Originally Posted by kennethpollock
(a) My name is Bruce and I'll be taking care of you tonight (who cares what his name is and his purpose is obvious)
(b) you guys (when some of the guests are ladies)
(c) folks (i.e., commoners)
(d) Do you have any questions about the menu? (an insult; I can read English and am an experienced diner)
(e) Let me get this out of your way (as he snatches away a plate that really was not in my way)
(f) my favorite dishes are ----- (who cares?)
(g) tonight's specials are --- (as he reels off 8-10 dishes; mind-boggling; why can't they print it, as the specials are the same nearly every night)
(h) plopping down the bill before it is requested
(i) placing the cork on the table, or even worse, holding it near my nose
(j) tying a napkin around the neck of the wine bottle
(k) what "temperature" do you want your steak? (I usually say "hot")

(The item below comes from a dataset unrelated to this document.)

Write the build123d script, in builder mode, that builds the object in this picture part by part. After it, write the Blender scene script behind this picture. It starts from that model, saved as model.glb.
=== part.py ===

Wow, these points have a bit a validity (particularly the bill thing), but none of them are so egregious as to merit ripping the whole US service industry. Not to mention that many of these sound like complaints about Americans in general -- overly-familiar, pushy, inappropriate, and the list goes on.

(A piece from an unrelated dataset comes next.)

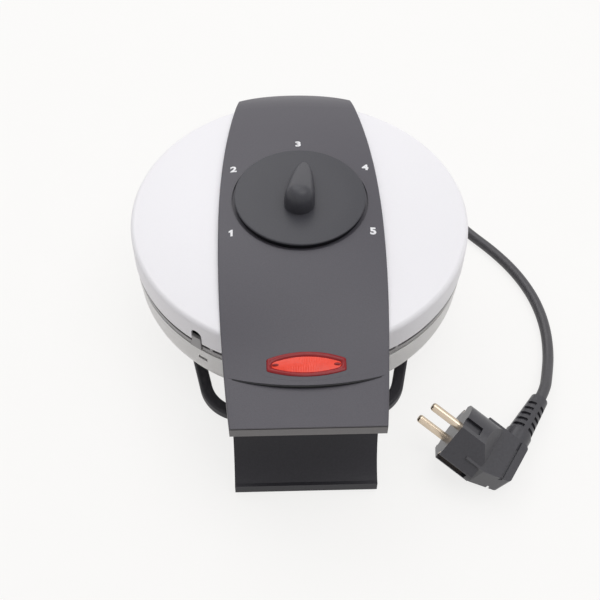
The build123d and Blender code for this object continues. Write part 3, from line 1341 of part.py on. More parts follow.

Over the years, I've worked everything from a burger and fries grill to the Ritz-Carleton. Here's the thing: most people are lemmings -- they want to be guided and will follow whomever's leading. Waiters, especially in high-volume places, have to lead many, many guests through the service, literally from soup to nuts. Much of the list you gave is preemptive service. Verbally giving the specials and asking for questions encourage guests to think about the menu; napkin around the bottle is for the guy who insists on pouring his own wine, but dribbles it; offering his favorite dishes reduces the number of times guests ask "What do you like," or "What's good?" Again, people expect to be led through the meal.
You have a problem with the verbiage many waiters use, "what temperature" instead of "how would you like your meat prepared," not properly addressing women, calling people "folks"? Point taken. That was a big issue for training at the Ritz (and at home), then again, I'm sure they didn't recognize that you were royalty
. Don't want your place cleared? A valid point of service for a higher-end restaurant, not making those still eating feel uncomfortable, but not as practical for others who depend upon volume, therefore pace the meal by removing plates, offering dessert instead of waiting for you to ask, and dropping the check without being asked. Proper wine service requires that you present the cork, maybe not waving beneath you nose, but putting it on the table is acceptable. You check the cork for moisture, an arcane ritual in these days of plastic corks, screw tops, and better methods of bottling.
I don't know, maybe you should choose different places (hotel restaurants where there is a larger international clientele and staff) or start conducting seminars on service. No doubt several places could use it.